Without omitting anything, retype the data that follows.

[start Dataset section]

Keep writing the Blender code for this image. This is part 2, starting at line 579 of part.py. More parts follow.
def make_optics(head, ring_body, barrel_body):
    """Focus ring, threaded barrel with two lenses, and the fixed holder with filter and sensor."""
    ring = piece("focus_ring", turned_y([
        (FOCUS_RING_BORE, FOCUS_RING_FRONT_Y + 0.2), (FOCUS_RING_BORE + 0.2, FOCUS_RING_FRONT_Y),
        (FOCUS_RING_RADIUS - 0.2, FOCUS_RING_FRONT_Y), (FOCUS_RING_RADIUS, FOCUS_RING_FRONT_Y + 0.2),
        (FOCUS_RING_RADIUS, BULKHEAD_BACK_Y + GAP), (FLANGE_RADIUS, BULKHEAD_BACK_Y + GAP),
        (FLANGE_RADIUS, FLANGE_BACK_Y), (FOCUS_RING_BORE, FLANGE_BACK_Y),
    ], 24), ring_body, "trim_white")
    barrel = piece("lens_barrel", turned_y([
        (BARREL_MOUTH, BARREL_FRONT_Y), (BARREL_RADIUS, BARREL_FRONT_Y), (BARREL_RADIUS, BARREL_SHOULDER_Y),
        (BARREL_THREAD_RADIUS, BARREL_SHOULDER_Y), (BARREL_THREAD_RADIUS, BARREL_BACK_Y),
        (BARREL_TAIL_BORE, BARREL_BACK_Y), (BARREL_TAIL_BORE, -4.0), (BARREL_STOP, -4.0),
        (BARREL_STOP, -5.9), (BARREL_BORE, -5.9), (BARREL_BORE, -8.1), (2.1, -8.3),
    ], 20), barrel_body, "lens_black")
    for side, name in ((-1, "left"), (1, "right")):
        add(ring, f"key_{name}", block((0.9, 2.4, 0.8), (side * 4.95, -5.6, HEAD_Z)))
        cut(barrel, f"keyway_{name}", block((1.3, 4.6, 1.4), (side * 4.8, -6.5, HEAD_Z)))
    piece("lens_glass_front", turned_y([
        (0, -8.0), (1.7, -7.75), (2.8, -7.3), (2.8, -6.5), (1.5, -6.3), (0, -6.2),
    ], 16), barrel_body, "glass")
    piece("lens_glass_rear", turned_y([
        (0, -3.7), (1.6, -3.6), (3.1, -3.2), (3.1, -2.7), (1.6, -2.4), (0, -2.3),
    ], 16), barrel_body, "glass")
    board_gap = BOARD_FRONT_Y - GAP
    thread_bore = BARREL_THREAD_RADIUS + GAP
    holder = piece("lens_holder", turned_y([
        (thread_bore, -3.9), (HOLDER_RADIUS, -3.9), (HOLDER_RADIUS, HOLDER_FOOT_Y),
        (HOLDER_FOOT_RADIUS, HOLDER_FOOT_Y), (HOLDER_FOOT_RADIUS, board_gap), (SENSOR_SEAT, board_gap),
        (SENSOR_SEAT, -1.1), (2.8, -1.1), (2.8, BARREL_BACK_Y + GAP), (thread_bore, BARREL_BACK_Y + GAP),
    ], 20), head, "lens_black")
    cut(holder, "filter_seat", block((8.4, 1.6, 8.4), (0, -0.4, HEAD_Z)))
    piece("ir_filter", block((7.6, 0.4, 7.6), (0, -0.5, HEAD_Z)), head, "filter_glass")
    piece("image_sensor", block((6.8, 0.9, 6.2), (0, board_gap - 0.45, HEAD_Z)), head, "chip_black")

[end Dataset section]

> _Solution to this task_
Keep writing the Blender code for this image. This is part 2, starting at line 579 of part.py. More parts follow.
def make_optics(head, ring_body, barrel_body):
    """Focus ring, threaded barrel with two lenses, and the fixed holder with filter and sensor."""
    ring = piece("focus_ring", turned_y([
        (FOCUS_RING_BORE, FOCUS_RING_FRONT_Y + 0.2), (FOCUS_RING_BORE + 0.2, FOCUS_RING_FRONT_Y),
        (FOCUS_RING_RADIUS - 0.2, FOCUS_RING_FRONT_Y), (FOCUS_RING_RADIUS, FOCUS_RING_FRONT_Y + 0.2),
        (FOCUS_RING_RADIUS, BULKHEAD_BACK_Y + GAP), (FLANGE_RADIUS, BULKHEAD_BACK_Y + GAP),
        (FLANGE_RADIUS, FLANGE_BACK_Y), (FOCUS_RING_BORE, FLANGE_BACK_Y),
    ], 24), ring_body, "trim_white")
    barrel = piece("lens_barrel", turned_y([
        (BARREL_MOUTH, BARREL_FRONT_Y), (BARREL_RADIUS, BARREL_FRONT_Y), (BARREL_RADIUS, BARREL_SHOULDER_Y),
        (BARREL_THREAD_RADIUS, BARREL_SHOULDER_Y), (BARREL_THREAD_RADIUS, BARREL_BACK_Y),
        (BARREL_TAIL_BORE, BARREL_BACK_Y), (BARREL_TAIL_BORE, -4.0), (BARREL_STOP, -4.0),
        (BARREL_STOP, -5.9), (BARREL_BORE, -5.9), (BARREL_BORE, -8.1), (2.1, -8.3),
    ], 20), barrel_body, "lens_black")
    for side, name in ((-1, "left"), (1, "right")):
        add(ring, f"key_{name}", block((0.9, 2.4, 0.8), (side * 4.95, -5.6, HEAD_Z)))
        cut(barrel, f"keyway_{name}", block((1.3, 4.6, 1.4), (side * 4.8, -6.5, HEAD_Z)))
    piece("lens_glass_front", turned_y([
        (0, -8.0), (1.7, -7.75), (2.8, -7.3), (2.8, -6.5), (1.5, -6.3), (0, -6.2),
    ], 16), barrel_body, "glass")
    piece("lens_glass_rear", turned_y([
        (0, -3.7), (1.6, -3.6), (3.1, -3.2), (3.1, -2.7), (1.6, -2.4), (0, -2.3),
    ], 16), barrel_body, "glass")
    board_gap = BOARD_FRONT_Y - GAP
    thread_bore = BARREL_THREAD_RADIUS + GAP
    holder = piece("lens_holder", turned_y([
        (thread_bore, -3.9), (HOLDER_RADIUS, -3.9), (HOLDER_RADIUS, HOLDER_FOOT_Y),
        (HOLDER_FOOT_RADIUS, HOLDER_FOOT_Y), (HOLDER_FOOT_RADIUS, board_gap), (SENSOR_SEAT, board_gap),
        (SENSOR_SEAT, -1.1), (2.8, -1.1), (2.8, BARREL_BACK_Y + GAP), (thread_bore, BARREL_BACK_Y + GAP),
    ], 20), head, "lens_black")
    cut(holder, "filter_seat", block((8.4, 1.6, 8.4), (0, -0.4, HEAD_Z)))
    piece("ir_filter", block((7.6, 0.4, 7.6), (0, -0.5, HEAD_Z)), head, "filter_glass")
    piece("image_sensor", block((6.8, 0.9, 6.2), (0, board_gap - 0.45, HEAD_Z)), head, "chip_black")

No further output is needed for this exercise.